◆ GIVEN INSTRUCTION:
Starting at the line that contains "deck_plate();", copy every line down to the line that contains "obj.matrix_world = world", inclusive, exactly as it stands. Omit all other lines.

◆ THE RECORDS:
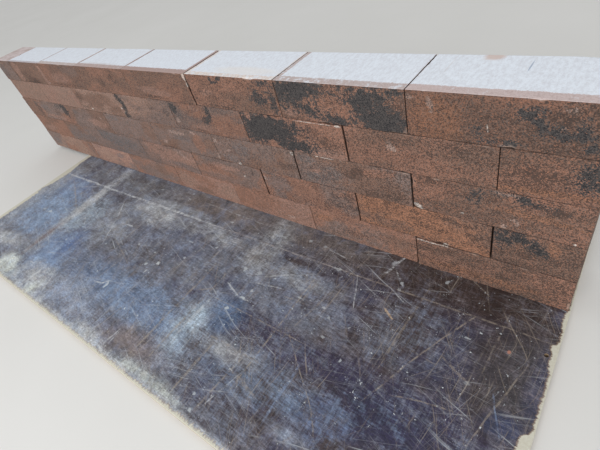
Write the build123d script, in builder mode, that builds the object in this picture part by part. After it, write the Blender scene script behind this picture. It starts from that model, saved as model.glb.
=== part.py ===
from build123d import *
import os
from math import asin, cos, degrees, radians, sin

# A dry-laid wall of concrete blocks, one block deep, standing on a film-faced plywood board.
# Millimetres, +Z up. X runs along the wall, and Y from its fair face to its back.
# The origin is under the middle of the whole, on the ground that the board lies on.

# Block. The end block, which closes the right end of an odd course, is a little longer than the rest.
block_length = 387.0
end_block_length = 397.0
half_block_length = 191.5
block_depth = 175.5
block_height = 114.0
block_arris = 1.0

# Bond
courses = 5
full_blocks = 7
joint = 1.0

# How far the ends of hand-laid blocks wander out of the face line and back into it
hand_play = 0.6

# Board
board_length = 2500.0
board_width = 1250.0
board_thickness = 18.0
board_corner_radius = 6.0
board_arris = 1.5
fixing_hole_radius = 5.0
fixing_hole_from_end = 21.0
fixing_hole_from_front = 578.0

# The board lies a little askew under the wall. Both margins run from the right end of the wall's foot,
# in the board's own directions: out to the end of the board, and forward to its front edge.
board_turn = 1.5
board_past_end = 5.0
board_before_face = 721.0

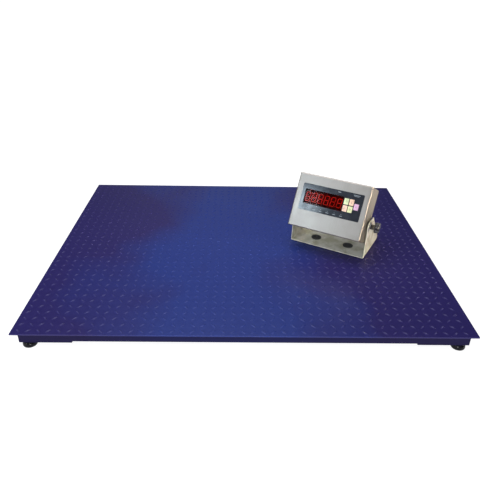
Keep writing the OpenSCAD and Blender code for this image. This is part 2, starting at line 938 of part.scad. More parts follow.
module keypad_overlay() {
    color(overlay_ink) at_housing() difference() {
        along_y(face_y - overlay_t, face_y)
            translate([overlay_x, overlay_z]) round_rect(overlay_w, overlay_h, overlay_r);
        window_cut(face_y - overlay_t - eps, face_y + eps, window_fit);
        for (at = key_at) along_y(face_y - overlay_t - eps, face_y + eps)
            translate(at) round_rect(key_w + 2 * key_fit, key_h + 2 * key_fit, key_round);
    }
}

module display_window() {
    seat = face_y + sheet_t;
    color(window_red) at_housing() {
        window_cut(face_y - overlay_t, seat, 0);
        window_cut(seat, seat + window_flange_t, window_flange);
    }
}

module display_module() {
    color(board_green) at_housing() {
        along_y(display_board_y, display_board_y + board_t)
            translate([window_x, window_z]) square(display_board, center = true);
        for (i = [0 : digit_count - 1]) along_y(digit_front, display_board_y)
            translate([window_x + (i - (digit_count - 1) / 2) * digit_pitch, window_z])
                square([digit_w, digit_h], center = true);
        along_y(display_board_y + board_t, main_board_y)
            translate([window_x, window_z]) square(display_header, center = true);
    }
}

module keypad_board() {
    color(board_green) at_housing() {
        along_y(keypad_board_y, keypad_board_y + board_t)
            translate(keypad_board_at) square(keypad_board_size, center = true);
        for (at = key_at) rod_y(keypad_board_y - dome_t, keypad_board_y, dome_r, at);
        along_y(keypad_board_y + board_t, main_board_y)
            translate(keypad_board_at) square(keypad_header, center = true);
    }
}

// A component on the back of the main board, placed from the middle of the board
module mounted(size, at) {
    back = main_board_y + board_t;
    along_y(back, back + size[2])
        translate([at[0], overlay_z + at[1]]) square([size[0], size[1]], center = true);
}

module main_board() {
    back = main_board_y + board_t;
    color(board_green) at_housing() difference() {
        union() {
            along_y(main_board_y, back) translate([0, overlay_z]) square(main_board_size, center = true);
            mounted(chip_size, chip_at);
            mounted(converter_size, converter_at);
            for (i = [0 : capacitors - 1])
                rod_y(back, back + capacitor_h, capacitor_r,
                      [capacitor_at[0] + i * capacitor_pitch, overlay_z + capacitor_at[1]]);
            for (i = [0 : sockets - 1]) mounted(socket_size, [socket_at[0] + i * socket_pitch, socket_at[1]]);
        }
        for (at = standoff_places()) rod_y(main_board_y - eps, back + eps, board_hole_r, at);
    }
}

function standoff_places() = [
    for (sx = [-1, 1], sz = [-1, 1]) [sx * standoff_at[0], overlay_z + sz * standoff_at[1]]
];

module board_standoffs() {
    color(bare_steel) at_housing()
        for (at = standoff_places()) rod_y(face_y + sheet_t, main_board_y, standoff_r, at);
}

module battery() {
    low = [battery_at[0], battery_at[1], house_low + sheet_t];
    color(foot_black) at_housing() translate(low) {
        cube(battery_size);
        for (x = [tab_inset[0], battery_size[0] - tab_inset[0]])
            translate([x - tab_size[0] / 2, battery_size[1] - tab_inset[1] - tab_size[1], battery_size[2]])
                cube(tab_size);
    }
}

module transformer() {
    floor_z = house_low + sheet_t;
    color(plastic_grey) at_housing() translate([core_at[0], core_at[1], floor_z]) {
        cube(core_size);
        translate(core_size / 2) cube(coil_size, center = true);
    }
}

module housing_glands() {
    color(rubber_black) at_housing() for (x = glands_x)
        translate([x, back_y, glands_z]) rotate([-90, 0, 0]) gland(cover_t);
}

module power_switch() {
    body_y = back_y - switch_body[2];
    color(foot_black) at_housing() translate([switch_x, 0, switch_z]) difference() {
        union() {
            along_y(back_y, back_y + switch_bezel[2])
                square([switch_bezel[0], switch_bezel[1]], center = true);
            along_y(body_y, back_y) square([switch_body[0], switch_body[1]], center = true);
        }
        along_y(rocker_well_y, back_y + switch_bezel[2] + eps) square(rocker_well, center = true);
        translate([0, switch_axis_y, 0])
            cylinder(h = trunnion_l + 2 * gap, r = trunnion_r + trunnion_fit, center = true);
    }
}

module power_rocker() {
    half = rocker_w / 2;
    color(foot_black) at_housing() translate([switch_x, switch_axis_y, switch_z])
        rotate([0, 0, -rocker_turn]) {
            translate([0, 0, -rocker_d / 2]) linear_extrude(rocker_d) polygon([
                [-half, rocker_low], [half, rocker_low],
                [half, rocker_edge], [0, rocker_dip], [-half, rocker_edge]
            ]);
            cylinder(h = trunnion_l, r = trunnion_r, center = true);
        }
}

// ---------------------------------------------------------------- pivots

// A lobed hand knob, which clamps the housing against the right-hand arm
module clamp_knob() {
    grip_x = head_x + hub_l;
    color(foot_black) at_housing() difference() {
        union() {
            rod_x(head_x, grip_x, hub_r);
            rod_x(grip_x, grip_x + grip_t, grip_r);
            for (i = [0 : lobes - 1]) rotate([360 * i / lobes, 0, 0])
                translate([0, lobe_at, 0]) rod_x(grip_x, grip_x + grip_t, lobe_r);
            rod_x(grip_x + grip_t, grip_x + grip_t + cap_t, cap_r);
        }
        rod_x(head_x - eps, head_x + knob_hole_l, pin_r + gap);
    }
}

module clamp_stud() {
    color(bare_steel) at_housing() rod_x(side_x - pin_in, head_x + knob_hole_l - gap, pin_r);
}

// The low screw that the housing turns on at its left-hand side
module pivot_screw() {
    end_x = head_x + screw_head_l;
    color(bare_steel) at_housing() mirror([1, 0, 0]) difference() {
        union() {
            rod_x(side_x - pin_in, head_x, pin_r);
            rod_x(head_x, end_x, screw_head_r);
        }
        translate([end_x - screw_socket_l, 0, 0]) rotate([0, 90, 0])
            cylinder(h = screw_socket_l + eps, r = screw_socket_r, $fn = 6);
    }
}

// ---------------------------------------------------------------- keys

module key(at, tint) {
    back = face_y - key_travel_gap;
    color(tint) at_housing() {
        along_y(back - key_t, back) translate(at) round_rect(key_w, key_h, key_round);
        rod_y(back, key_stem_end, key_stem_r, at);
    }
}

module key_zero() { key(key_at[0], [0.78, 0.84, 0.60]); }
module key_tare() { key(key_at[1], [0.94, 0.70, 0.56]); }
module key_count() { key(key_at[2], [0.95, 0.66, 0.60]); }
module key_print() { key(key_at[3], [0.84, 0.85, 0.50]); }
module key_power() { key(key_at[4], [0.85, 0.50, 0.70]); }

// ---------------------------------------------------------------- nodes

deck_plate();
front_rail();
rear_rail();
left_rail();
right_rail();
deck_ribs();
pocket_plates();
load_cell_fl();
load_cell_fr();
load_cell_rl();
load_cell_rr();
load_cell_spacers();
load_cell_bolts();
load_cell_cables();
cable_clips();
junction_box();
junction_box_gasket();
junction_box_lid();
junction_box_screws();
junction_board();
junction_box_glands();
outlet_gland();
foot_stud_fl();
foot_stud_fr();
foot_stud_rl();
foot_stud_rr();
foot_cup_fl();
foot_cup_fr();
foot_cup_rl();
foot_cup_rr();
bracket();
bracket_pads();
bracket_grommets();
pivot_washers();
housing_shell();
rear_gasket();
rear_cover();
rear_screws();
pivot_bosses();
keypad_overlay();
display_window();
display_module();
keypad_board();
main_board();
board_standoffs();
battery();
transformer();
housing_glands();
power_switch();
power_rocker();
pivot_screw();
clamp_knob();
clamp_stud();
key_zero();
key_tare();
key_count();
key_print();
key_power();
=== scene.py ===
import json
import math
from collections import namedtuple

import bmesh
import bpy
from mathutils import Matrix, Vector


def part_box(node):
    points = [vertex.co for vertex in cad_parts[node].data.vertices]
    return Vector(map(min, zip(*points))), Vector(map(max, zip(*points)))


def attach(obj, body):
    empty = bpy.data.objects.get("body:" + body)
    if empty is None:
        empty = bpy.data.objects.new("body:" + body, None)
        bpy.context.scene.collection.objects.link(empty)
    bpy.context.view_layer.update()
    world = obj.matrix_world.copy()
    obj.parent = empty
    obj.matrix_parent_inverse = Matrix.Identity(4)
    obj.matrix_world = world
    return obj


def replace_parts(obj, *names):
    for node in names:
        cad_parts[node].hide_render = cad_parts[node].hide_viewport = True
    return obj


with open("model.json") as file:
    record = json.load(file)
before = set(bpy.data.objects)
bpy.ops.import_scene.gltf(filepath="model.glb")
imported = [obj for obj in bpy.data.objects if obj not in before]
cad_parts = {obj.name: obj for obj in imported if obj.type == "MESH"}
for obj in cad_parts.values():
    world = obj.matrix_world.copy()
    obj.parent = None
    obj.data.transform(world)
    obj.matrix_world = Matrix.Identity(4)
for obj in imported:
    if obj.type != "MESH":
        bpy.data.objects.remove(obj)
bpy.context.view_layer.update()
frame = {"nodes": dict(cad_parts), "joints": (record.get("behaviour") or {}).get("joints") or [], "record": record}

MM = 0.001


# ---------------------------------------------------------------- places

def joint(name):
    """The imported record's joint of that name."""
    return next(j for j in frame["joints"] if j["name"] == name)


def face_frame():
    """The housing's own frame: X along the hinge, Y into the face, Z up the face, from the pivot."""
    right = Vector(joint("housing_tilt")["axis"]).normalized()
    into = Vector(joint("key_zero_press")["axis"]).normalized()
    up = right.cross(into)
    turn = Matrix((right, into, up)).transposed().to_4x4()
    return Matrix.Translation(Vector(joint("housing_tilt")["pos_m"])) @ turn


HOUSING = face_frame()
PIVOT = HOUSING.translation.copy()
HINGE = HOUSING.to_3x3() @ Vector((1, 0, 0))
INTO = HOUSING.to_3x3() @ Vector((0, 1, 0))
FACE_UP = HOUSING.to_3x3() @ Vector((0, 0, 1))
Span = namedtuple("Span", "low high")


def local_box(node):
    """A CAD node's lowest and highest corners in the housing's frame."""
    inverse = HOUSING.inverted()
    points = [inverse @ v.co for v in frame["nodes"][node].data.vertices]
    return Span(
        Vector([min(p[i] for p in points) for i in range(3)]),
        Vector([max(p[i] for p in points) for i in range(3)]),
    )


# ---------------------------------------------------------------- materials

# A material or a world, its node tree, and the node that gives its surface or its light
Shader = namedtuple("Shader", "material tree surface")


def shader(name, color, roughness, metallic=0.0, **extra):
    """A new Principled material. extra sets more of its sockets, with _ for a space."""
    material = bpy.data.materials.new(name)
    material.use_nodes = True
    tree = material.node_tree
    surface = tree.nodes["Principled BSDF"]
    surface.inputs["Base Color"].default_value = (*color, 1)
    surface.inputs["Roughness"].default_value = roughness
    surface.inputs["Metallic"].default_value = metallic
    for socket, value in extra.items():
        surface.inputs[socket.replace("_", " ")].default_value = value
    return Shader(material, tree, surface)


def add(s, kind, **settings):
    """A new node of that kind, with its settings."""
    node = s.tree.nodes.new(kind)
    for key, value in settings.items():
        setattr(node, key, value)
    return node


def join(s, source, target):
    """Links an output to an input."""
    s.tree.links.new(source, target)


def place(s):
    """Object coordinates, which are metres in the CAD model's frame."""
    return add(s, "ShaderNodeTexCoord").outputs["Object"]


def place_along(s, axes, scale):
    """Object coordinates measured along three directions, each times its scale."""
    coords = place(s)
    combine = add(s, "ShaderNodeCombineXYZ")
    for socket, axis, factor in zip(("X", "Y", "Z"), axes, scale):
        dot = add(s, "ShaderNodeVectorMath", operation="DOT_PRODUCT")
        join(s, coords, dot.inputs[0])
        dot.inputs[1].default_value = Vector(axis) * factor
        join(s, dot.outputs["Value"], combine.inputs[socket])
    return combine.outputs["Vector"]


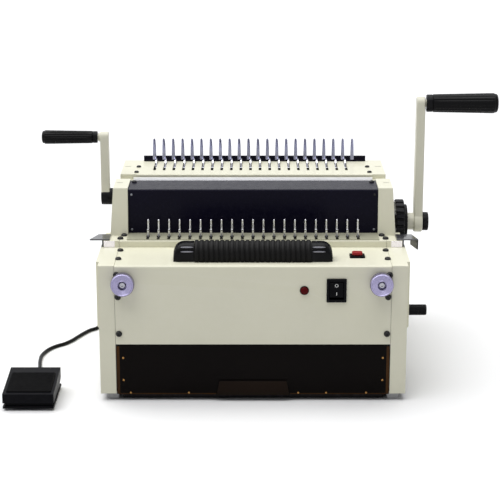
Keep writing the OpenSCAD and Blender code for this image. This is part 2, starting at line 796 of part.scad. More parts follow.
// [x, z] of the front panel's screws, and [x, y] of those on the decks, on the right side.
panel_screws = [[panel_half - 2.6, deck_z - 12], [panel_half - 4.1, deck_z - 42], [panel_half - 4.6, panel_z + 14.7]];
deck_screws = [[panel_half - 2.6, deck_d - 15], [panel_half - 3.6, deck_d - 58]];
station_screws = [[panel_half - 4.6, head_y - 15.5], [panel_half - 2.6, deck_d + 10]];
rear_screws = [[rear_half - 4, body_d - 48], [rear_half - 3, body_d - 84]];
side_screws = [[40, cover_lift + 30], [body_d / 2, cover_lift + 30], [body_d - 40, cover_lift + 30]];

module cover_screws() color("black") in_place() {
    for (side = [-1, 1]) {
        for (p = panel_screws)
            translate([side * p[0], 0, p[1]]) rotate([90, 0, 0]) screw_head();
        for (p = deck_screws)
            translate([side * p[0], p[1], deck_z]) screw_head();
        for (p = station_screws)
            translate([side * p[0], p[1], station_z]) screw_head();
        for (p = rear_screws)
            translate([side * p[0], p[1], rear_z]) screw_head(7, 2.4);
        for (p = side_screws)
            translate([side * (p[0] > joggle_y ? tower_half : half_w), p[0], p[1]])
                rotate([0, side * 90, 0]) screw_head();
        translate([side * (head_half - 6), head_back - 12, head_z]) screw_head(7, 2.4);
        for (z = [station_z + 6, head_z - 7])
            translate([side * (head_half - 5), head_y, z]) rotate([90, 0, 0]) screw_head(4.6, 1.6);
        for (z = [24, station_z - 12])
            translate([side * (panel_half - 8), body_d, z]) rotate([-90, 0, 0]) screw_head(7, 2.4);
    }
}

module pilot_lamp() color("darkred") in_place() translate([lamp_x, 0, lamp_z]) rotate([90, 0, 0]) {
    translate([0, 0, -16]) cylinder(d = lamp_d - 2.2, h = 16);
    cylinder(d = lamp_d, h = 1.6);
    intersection() {
        translate([0, 0, 1.6 + 3 - lamp_d]) sphere(d = 2 * lamp_d);
        translate([0, 0, 1.6]) cylinder(d = lamp_d - 1.6, h = 3);
    }
}

rocker_w = switch_w - 8;
rocker_h = switch_h - 10;
rocker_tilt = 7;

module switch_bezel() color("black") in_place() translate([switch_x, 0, switch_z]) difference() {
    union() {
        block([-switch_w / 2, -2.4, -switch_h / 2], [switch_w / 2, 0, switch_h / 2]);
        block([-switch_w / 2 + 2.2, 0, -switch_h / 2 + 2.2], [switch_w / 2 - 2.2, 18, switch_h / 2 - 2.2]);
    }
    block([-rocker_w / 2 - fit, -3, -rocker_h / 2 - 1], [rocker_w / 2 + fit, 15, rocker_h / 2 + 1]);
}

rocker_pivot_y = 8;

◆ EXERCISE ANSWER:
deck_plate();
front_rail();
rear_rail();
left_rail();
right_rail();
deck_ribs();
pocket_plates();
load_cell_fl();
load_cell_fr();
load_cell_rl();
load_cell_rr();
load_cell_spacers();
load_cell_bolts();
load_cell_cables();
cable_clips();
junction_box();
junction_box_gasket();
junction_box_lid();
junction_box_screws();
junction_board();
junction_box_glands();
outlet_gland();
foot_stud_fl();
foot_stud_fr();
foot_stud_rl();
foot_stud_rr();
foot_cup_fl();
foot_cup_fr();
foot_cup_rl();
foot_cup_rr();
bracket();
bracket_pads();
bracket_grommets();
pivot_washers();
housing_shell();
rear_gasket();
rear_cover();
rear_screws();
pivot_bosses();
keypad_overlay();
display_window();
display_module();
keypad_board();
main_board();
board_standoffs();
battery();
transformer();
housing_glands();
power_switch();
power_rocker();
pivot_screw();
clamp_knob();
clamp_stud();
key_zero();
key_tare();
key_count();
key_print();
key_power();
=== scene.py ===
import json
import math
from collections import namedtuple

import bmesh
import bpy
from mathutils import Matrix, Vector


def part_box(node):
    points = [vertex.co for vertex in cad_parts[node].data.vertices]
    return Vector(map(min, zip(*points))), Vector(map(max, zip(*points)))


def attach(obj, body):
    empty = bpy.data.objects.get("body:" + body)
    if empty is None:
        empty = bpy.data.objects.new("body:" + body, None)
        bpy.context.scene.collection.objects.link(empty)
    bpy.context.view_layer.update()
    world = obj.matrix_world.copy()
    obj.parent = empty
    obj.matrix_parent_inverse = Matrix.Identity(4)
    obj.matrix_world = world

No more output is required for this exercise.